:: DATASET CONTENT ::

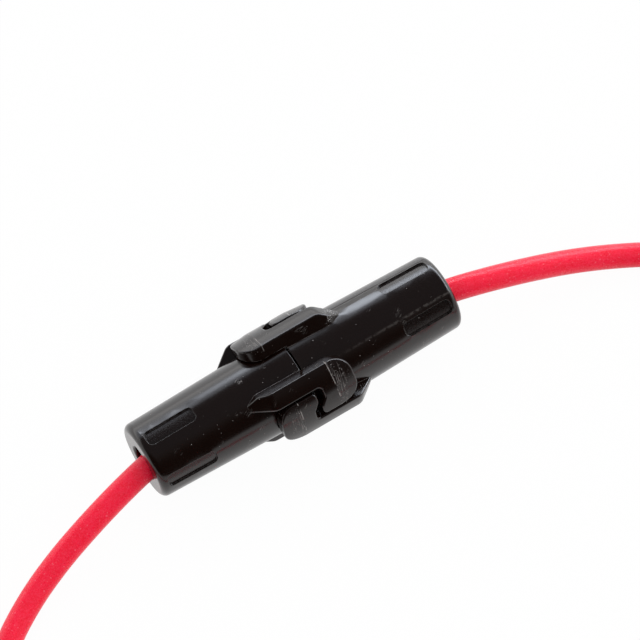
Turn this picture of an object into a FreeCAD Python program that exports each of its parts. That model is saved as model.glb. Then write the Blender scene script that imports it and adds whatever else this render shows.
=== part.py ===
import FreeCAD, Part
import math
import os

from FreeCAD import Vector

# In-line holder for a glass tube fuse: two moulded halves that push together, twist and lock.
# The axis of the holder runs along X, Z is up and the lowest hook touches z = 0.
# The parting plane between the halves is x = 0. All lengths are in millimetres.

# Moulded halves
body_length = 55.0            # over both end faces
parting_gap = 0.3             # between the two mouths at rest
mouth_radius = 7.05
end_radius = 6.35
end_round = 1.1
mouth_break = 0.12            # edge break round each mouth
bore_radius = 4.1
bore_depth = 19.5             # from the parting plane to the shoulder
lead_hole_radius = 2.8
hole_round = 0.4              # rounded rim where the lead comes out

# Hook arms, three pairs round the parting line
arm_pairs = 3
first_pair_angle = 30.0       # from +Y towards +Z
arm_radius = 9.3              # crest of the arms
arm_clearance = 0.3           # under a head, over the other half
arm_tip = 10.3                # from the parting plane to the pointed root of the rail
ramp_length = 3.5             # slope from the root of the rail up to the crest
bow_length = 2.0              # taper of the rail in plan, behind its tip
bow_width = 1.1
head_reach = 6.9              # of the head, past the parting plane
head_corner = 3.1
head_angle = 15.0             # half width of the gap's side of the head, seen from the axis
rail_angle = 17.3             # inner side of the rail; the difference is the running gap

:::

GIVEN EXERCISE — Starting with the first line of the data above, copy each line exactly until you reach the line with "hole_round = 0.4"; include that line as well.

EXERCISE RESULT —
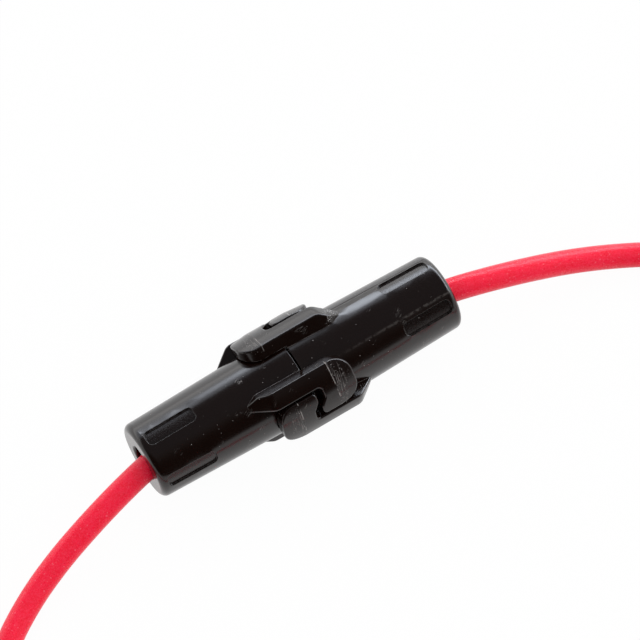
Turn this picture of an object into a FreeCAD Python program that exports each of its parts. That model is saved as model.glb. Then write the Blender scene script that imports it and adds whatever else this render shows.
=== part.py ===
import FreeCAD, Part
import math
import os

from FreeCAD import Vector

# In-line holder for a glass tube fuse: two moulded halves that push together, twist and lock.
# The axis of the holder runs along X, Z is up and the lowest hook touches z = 0.
# The parting plane between the halves is x = 0. All lengths are in millimetres.

# Moulded halves
body_length = 55.0            # over both end faces
parting_gap = 0.3             # between the two mouths at rest
mouth_radius = 7.05
end_radius = 6.35
end_round = 1.1
mouth_break = 0.12            # edge break round each mouth
bore_radius = 4.1
bore_depth = 19.5             # from the parting plane to the shoulder
lead_hole_radius = 2.8
hole_round = 0.4              # rounded rim where the lead comes out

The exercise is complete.